BUY HERE!

Thursday, April 28, 2016

What difference could you possibly make?



She looked across the table at me and sighed, "I just don't know where to start."

Me either, come to think of it.

We were discussing the world and all its juicy problems. My friend wants to be involved, wants to reverse the destruction she sees, wants to push back all that is crippling the sense of right and wrong in the world.

Me too, come to think of it.

So...where to start?

We've made an overwhelming mess of things in our world. We have debt we entered into willingly while being unwilling to pay it. Stress we're stressed out about. Language police and protests against any police. Destruction that is called free speech. Free speech that is called destructive. Haters who hate the haters. Lovers who love too freely. Mysterious diseases. Mysterious legalities. Mysterious national borders. Freedom to enter any bathroom of our choosing but a lessening right to privacy. Rape that isn't rape rape and marriage that isn't marriage marriage. People seeking offense in anything except that which is offensive. And politics. Always the ever present seepage of politics into every aspect of our lives, whether it's in the laws that govern poorly, the burdens we are legally required to carry that are not our own, the disagreements that divide us, or the words we are and are not allowed to speak.

Yeah. It's ugly.

My friend wants to make a difference. And, let me be brutally honest with you here, she may not. Nothing we do may have any affect at all.

But that's the risk, isn't it? The not knowing if it matters. The unknown results. The hidden destination. We aren't asked to control the outcome, God simply asks us to be obedient. To do what is placed before us, what we know is right, whatever we can do, and to let Him handle it from there.

Results are His territory and the destination is His design. We're not responsible for our impact, only our actions.

My job is to trust that. And to trust Him: in my world, my life, and my future. When I do, shockingly enough, the mess doesn't seem so big anymore.


Tuesday, April 19, 2016

21 years ago today. One small, untold story.



The man backed his pickup into the parking space and jumped out. Then he went to work.

In the bed of his truck was a gas grill, along with dozens and dozens and dozens of uncooked hamburger patties and hot dogs ready for cooking.

David Lopez, the President of Southwestern Bell Communications, walked out of his building, the one known as One Bell, the one that now houses Oklahoma City University's School of Law, the one - at that moment - with busted windows and traumatized employees, the one on 8th and Harvey, the one down the street from the Alfred P. Murrah Federal Building, the one that would become the Command Center for rescue workers until every last Oklahoman was brought out.

Lopez, having just been knocked out of his chair by the force of the explosion, exited the building and saw the man.

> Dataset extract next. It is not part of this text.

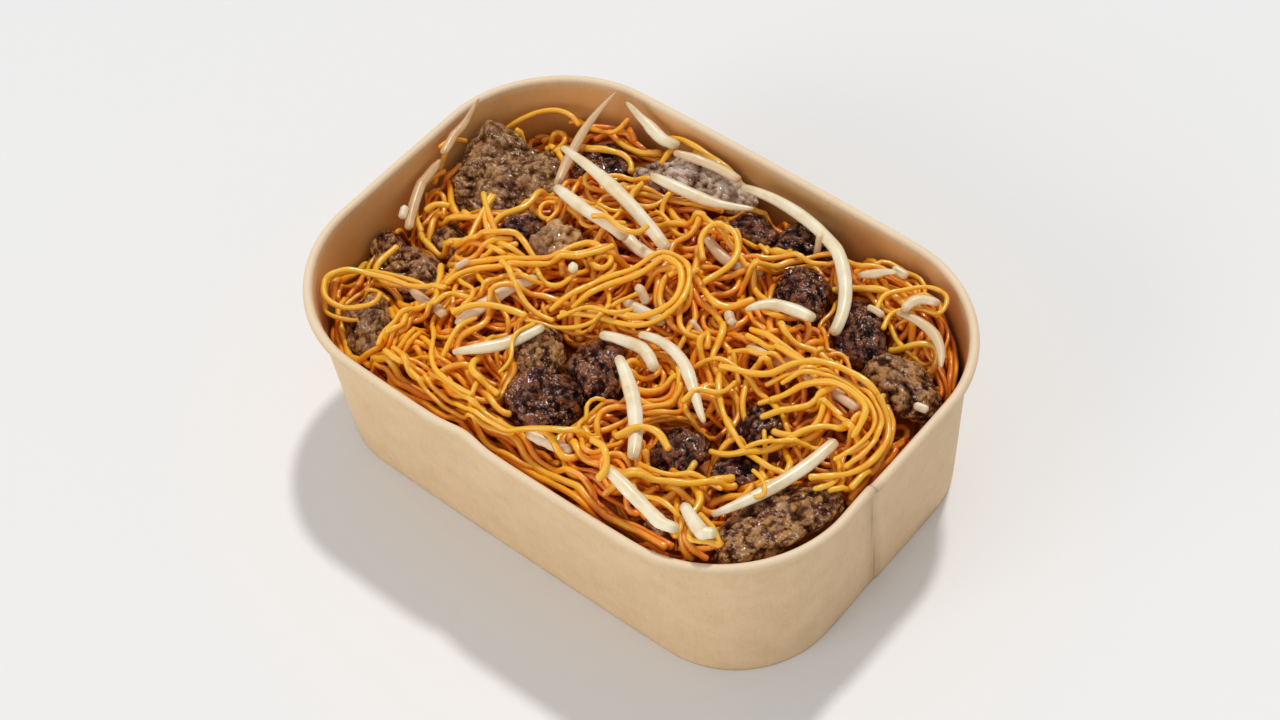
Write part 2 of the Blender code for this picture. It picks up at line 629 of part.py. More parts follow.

"You can't park here sir," Lopez remembers telling him, a story he recounted to me a few years ago during an interview. A story he used as an example of all the many incredible stories that happened on that day in 1995.

Instead of leaving, that man, who still remains nameless, heated up his grill. He turned to Lopez, who remembered his simple response, "He said, 'We're going to be here awhile and people are going to get hungry.'" Then he went back to cooking.

He was one of thousands who responded on April 19th - 21 years ago today - without direction or authority. Simply to be a good neighbor. To help.

They call it the Oklahoma Standard, this neighbor helping neighbor attribute. May we never lose it. More importantly, may we spread it to every corner of the world we can. And, in so doing, tell them where it comes from: a Savior who loves at all times and inspires us to do the same.